Somewhere in here I did something that made the disk look like it only had about 45MBytes of files rather than 8G. I can't remember what I did there.
DOS/Windows is quite touchy about the location of partition boundaries; I think they have to be on a cylinder. Linux seems to be able to put the boundary anywhere. When I run PM on a dual boot laptop, it crashes because it can't determine the drive letters. I assume that means it can't determine the locations of the ext3 partitions. PM instead should announce that it can't read primary partitions 2,3 and 4 and then let me work on the first partition, the C: drive. Symantec has its own version of fdisk called gdisk, part of the ghost package, that I haven't used either.
I decided to try the Windows fdisk. Turns out there isn't a Windows fdisk anymore.
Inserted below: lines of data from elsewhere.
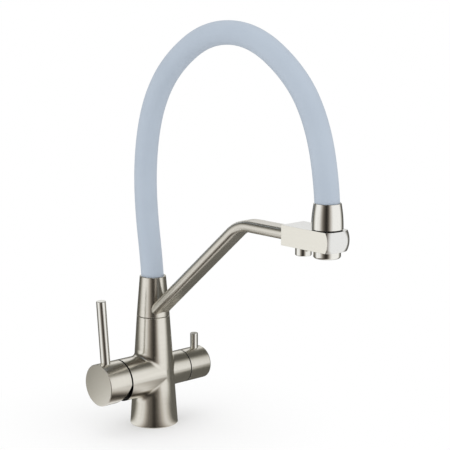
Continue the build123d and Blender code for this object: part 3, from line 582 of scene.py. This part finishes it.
def table():
    """Floor that keeps the shadow by the foot and turns white further out."""
    data = bpy.data.meshes.new("table")
    turns = [2 * math.pi * k / TABLE_SIDES for k in range(TABLE_SIDES)]
    ring = [(TABLE_R * math.cos(turn), TABLE_R * math.sin(turn), 0.0) for turn in turns]
    data.from_pydata(ring, [], [tuple(range(TABLE_SIDES))])
    put("table", data)
    material = bpy.data.materials.new("table")
    n = Nodes(material)
    axes = n.add("ShaderNodeSeparateXYZ", {0: n.place()})
    out = from_axis(n, axes.outputs["X"], axes.outputs["Y"])
    far = n.remap(out, SHADE_NEAR, SHADE_FAR, SHADE_LEAST, 1.0)
    matt = n.add("ShaderNodeBsdfDiffuse", {"Color": rgb((TABLE_WHITE, TABLE_WHITE, TABLE_WHITE))})
    white = n.add("ShaderNodeEmission", {"Color": WHITE, "Strength": 1.0})
    blend = n.add("ShaderNodeMixShader", {
        0: n.math("MULTIPLY", seen_straight(n), far), 1: matt.outputs[0], 2: white.outputs[0]})
    finish_material(n, blend)
    data.materials.append(material)


def world():
    """White where it is seen, and a little dimmer as light."""
    made = bpy.data.worlds.new("world")
    scene.world = made
    n = Nodes(made)
    strength = n.remap(seen_straight(n), 0.0, 1.0, WORLD_LIGHT, 1.0)
    back = n.add("ShaderNodeBackground", {"Color": WHITE, "Strength": strength})
    n.add("ShaderNodeOutputWorld", {"Surface": back.outputs[0]})


def lamp(name, place, width, height, power):
    """Soft rectangular lamp that doesn't show in reflections."""
    data = bpy.data.lights.new(name, "AREA")
    data.shape = "RECTANGLE"
    data.size = width
    data.size_y = height
    data.energy = power
    piece = put(name, data)
    piece.location = place
    piece.rotation_euler = (Vector(LAMP_TARGET) - Vector(place)).to_track_quat("-Z", "Y").to_euler()
    piece.visible_glossy = False


table()
world()
swept_card("studio_wall", (WALL, WALL_LOW), (WALL, WALL_HIGH),
           studio_light("studio_wall", True, WALL_GREY, WALL_RIG))
swept_card("studio_table", (FOOT_CLEAR, CARD_LIFT), (TABLE_R, CARD_LIFT),
           studio_light("studio_table", False, TABLE_GREY, TABLE_RIG))
swept_card("studio_roof", (0.0, WALL_HIGH), (WALL, WALL_HIGH), plain_light("studio_roof", ROOF_GREY))
for values in LAMPS:
    lamp(*values)
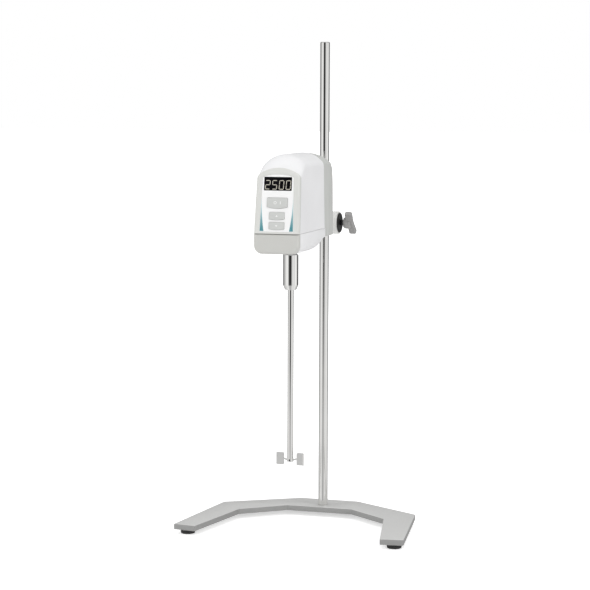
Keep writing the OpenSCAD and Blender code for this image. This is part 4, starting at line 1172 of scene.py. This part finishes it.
# CAD shapes that only need their edges rounded, with the rounding and the finish
DRESSED = {
    "rod_sleeve": (0.3, NYLON), "chassis": (0.3, ALUMINIUM), "motor_can": (0.8, DARK_PAINT),
    "motor_end_bell": (0.5, ALUMINIUM), "motor_rotor": (0.4, TURNED_STEEL),
    "bearing_housing": (0.4, ALUMINIUM), "shaft_seal": (0.4, BLACK_RUBBER),
    "spindle": (0.3, TURNED_STEEL), "chuck_body": (0.3, TURNED_STEEL),
    "chuck_jaws": (0.2, TURNED_STEEL), "spindle_ring": (0.1, BLACK_OXIDE),
    "impeller_pin": (0.15, BLACK_OXIDE), "cord_gland": (0.4, BLACK_RUBBER),
}
# CAD nodes that are shown as they are
NODE_FINISH = {
    "display_module": DARK_PLASTIC, "control_board": CIRCUIT_BOARD, "key_switches": DARK_PLASTIC,
    "board_screws": ZINC, "power_board": CIRCUIT_BOARD,
}

# ---- stage, light and camera, in metres

FLOOR_HALF, FLOOR_GAP = 30.0, 0.0002
FLOOR_NEAR, FADE_START, FADE_END = 0.52, 0.35, 1.3

# the camera's directions, and its place
RIGHT = Vector((0.95833, 0.28566, 0.00307))
BACK = Vector((0.28372, -0.95296, 0.10663))
EYE = (0.87190, -3.10128, 0.72554)
SENSOR_MM, LENS_MM = 36.0, 115.93

# what polished metal mirrors: bearings in degrees from the camera's way back, and brightness
STRIPS = (
    (-180, 0.35), (-150, 0.16), (-125, 0.24), (-95, 0.55), (-70, 0.85), (-50, 1.0), (-37, 0.7),
    (-26, 0.08), (-8, 0.01), (5, 0.04), (15, 0.40), (28, 0.85), (60, 0.75), (78, 1.0),
    (100, 0.75), (116, 0.06), (138, 0.02), (152, 0.35), (180, 0.35)
)
# brightness of the room, and of the card below with its two heights and its strength
ROOM_LIGHT = 0.56
LOW_CARD, LOW_START, LOW_END, LOW_SHARE = 0.8, -0.12, -0.34, 0.55

# name, place, width and height, power
LAMPS = (
    ("overhead", (0.0, -0.3, 2.6), (2.6, 2.6), 20),
    ("right_side", (2.4, -0.9, 1.2), (1.6, 2.2), 19),
    ("left_side", (-2.4, -1.2, 1.2), (1.6, 2.2), 12),
    ("front", (-0.5, -3.0, 1.0), (1.8, 1.8), 16),
    ("behind", (0.4, 2.4, 1.4), (2.2, 2.0), 12),
)
LAMP_TARGET = Vector((0, -0.15, 0.4))


def build_light():
    """Soft lamps round the object, which polished metal doesn't mirror."""
    for name, place, size, power in LAMPS:
        data = bpy.data.lights.new(name, "AREA")
        data.shape, data.size, data.size_y = "RECTANGLE", size[0], size[1]
        data.energy = power
        lamp = placed(name, data)
        lamp.location = place
        lamp.visible_glossy = False
        lamp.rotation_euler = (LAMP_TARGET - lamp.location).to_track_quat("-Z", "Y").to_euler()


def build_floor():
    """A pale floor that fades to white away from the object."""
    half = FLOOR_HALF
    mesh = bpy.data.meshes.new("floor")
    corners = [(-half, -half, 0), (half, -half, 0), (half, half, 0), (-half, half, 0)]
    mesh.from_pydata(corners, [], [(0, 1, 2, 3)])
    floor = placed("floor", mesh)
    floor.location.z = -FLOOR_GAP
    floor.visible_glossy = False
    t = Finish("pale floor")
    distance = t.add("ShaderNodeVectorMath", {0: t.place}, operation="LENGTH").outputs["Value"]
    away = t.span(distance, FADE_START, FADE_END, FLOOR_NEAR, 1.0, "SMOOTHSTEP")
    seen = t.add("ShaderNodeLightPath").outputs["Is Camera Ray"]
    floor.data.materials.append(t.surface(
        t.ramp(t.noise(3.0), (0.84,) * 3, (0.86,) * 3), 1.0, Specular_IOR_Level=0.0,
        Emission_Color=(1, 1, 1, 1), Emission_Strength=t.work_out("MULTIPLY", seen, away)
    ))
    beneath = t.add("ShaderNodeNewGeometry").outputs["Backfacing"]
    clear = t.add("ShaderNodeBsdfTransparent").outputs["BSDF"]
    either = t.add("ShaderNodeMixShader", {0: beneath, 1: t.shader.outputs["BSDF"], 2: clear})
    t.feed(t.tree.nodes["Material Output"].inputs["Surface"], either.outputs["Shader"])


def build_world():
    """A white studio, with cards and dark gaps that only polished metal mirrors."""
    world = bpy.data.worlds.new("studio")
    bpy.context.scene.world = world
    world.use_nodes = True
    t = Shading(world.node_tree, "Generated")
    shares = [
        t.add("ShaderNodeVectorMath", {0: t.place, 1: (axis.x, axis.y, 0)}, operation="DOT_PRODUCT")
        for axis in (RIGHT, BACK)
    ]
    bearing = t.work_out("ARCTAN2", *(share.outputs["Value"] for share in shares))
    strips = t.stops(
        t.span(bearing, -math.pi, math.pi),
        [((degrees + 180) / 360, (value,) * 3) for degrees, value in STRIPS]
    )
    low = t.span(t.height(t.place), LOW_START, LOW_END, 0.0, LOW_SHARE)
    rays = t.add("ShaderNodeLightPath").outputs
    lit = t.mix(rays["Is Glossy Ray"], ROOM_LIGHT, t.mix(low, strips, LOW_CARD))
    seen = t.mix(rays["Is Transmission Ray"], lit, 1.0)
    background = t.tree.nodes["Background"].inputs
    t.feed(background["Color"], t.mix(rays["Is Camera Ray"], seen, 1.0))
    t.feed(background["Strength"], 1.0)


def build_camera():
    data = bpy.data.cameras.new("camera")
    data.sensor_width, data.lens = SENSOR_MM, LENS_MM
    data.clip_end = 100
    camera = placed("camera", data)
    turn = Matrix((RIGHT, BACK.cross(RIGHT), BACK)).transposed()
    camera.matrix_world = Matrix.Translation(EYE) @ turn.to_4x4()
    bpy.context.scene.camera = camera


build_camera()
build_world()
build_light()
build_floor()
for node, material in NODE_FINISH.items():
    only_material(frame["nodes"][node], material)
build_stand()
build_shells()
build_front()
build_keys()
rounded_piece("clamp_block_finished", "clamp_block", WHITE_PAINT, 1.0, 3, 35, smooth=30)
build_washer()
build_knob()
build_clamp_screw()
build_stirrer()
build_screws()
build_bearings()
build_stator()
build_pulleys()
build_belt()
build_boards()
for node, (width, finish) in DRESSED.items():
    rounded_piece(node + "_finished", node, finish, width)

bpy.context.scene.view_settings.view_transform = "Standard"
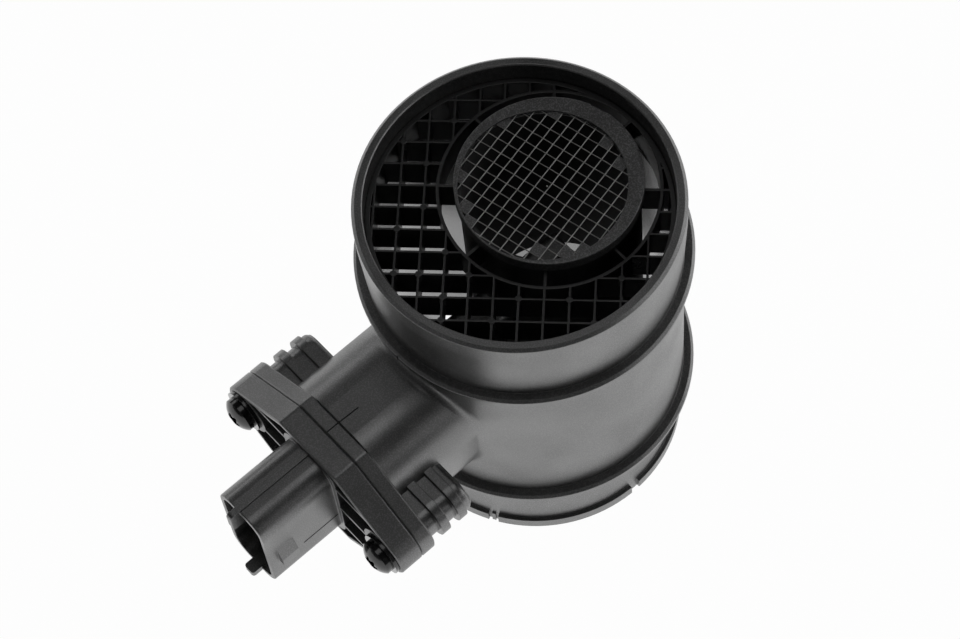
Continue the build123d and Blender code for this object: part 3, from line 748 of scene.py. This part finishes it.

Microsoft doesn't want people out in user land doing such operations themselves - they have to come to Microsoft for that - don't you worry your pretty little head about partitioning. Windows will partition a disk from the startup cd, apparently the only time you need to partition a disk. I didn't realise at the time that the partitioning is followed immediately by a format. PM has a partition option (presumably it's running the Windows partitioning functionality), so I allowed it to partition my disk. I was only allowed to partition the whole disk. Partitions are measured in MBytes (and not integers like cylinders), so I noted the size in MBytes, to later return the partition to the size of the filesystem. Partitioning only writes 512bytes (one block) so it shouldn't take too long. I started the PM partitioning by hitting some button, and bars started moving. It showed progress for the partition operation and then to my surprise, since I hadn't asked it to format as well, progress for formatting. I wasn't ready for this, but hit some stop button, which put the PM into some delerium state and I couldn't tell what it was doing anymore. I tried to shutdown, but the shutdown kept telling me that there was a program not responding. which I eventually killed (unix doesn't have any problem shutting down when a program is not responding, well unless it's trying to unmount nfs disks exported from a machine that is shutdown). If I'd known what was going to happen, I would have pulled the usb cable. I rebooted, the disk was still visible, so apparently I hadn't hosed anything.
I reset the partition size using MBytes (I think with PM, but I don't know I did that, I didn't resize). Then I found I could mount the disk under Windows, I could run chkdsk on it and amazingly (considering that a few blocks must have been formatted), I found I could boot from it and it looked normal on cursory inspection. I'd (ta dah) recovered the disk.
The disk on defragging, was about 3/4 green (system) files. I assume the permission information is stored along with the directory information in the start of the disk. I wasn't going to go back and fix that.
I tried setting up a dos partition on a new copy of the work disk, using the (o option) to fdisk followed by copying back the mbr with
dd if=/backup_dir/my_w2k_mbr of=/dev/sda count=1 size=442
|size=442 is the mbr, the following bytes to 512 are the partition table.|
gave the "INACCESSIBLE_BOOT_DEVICE" error too. So the problem isn't in the mbr/partition table in the first 512 bytes of the disk. It seems there is something about Windows partitioning that fixes this problem.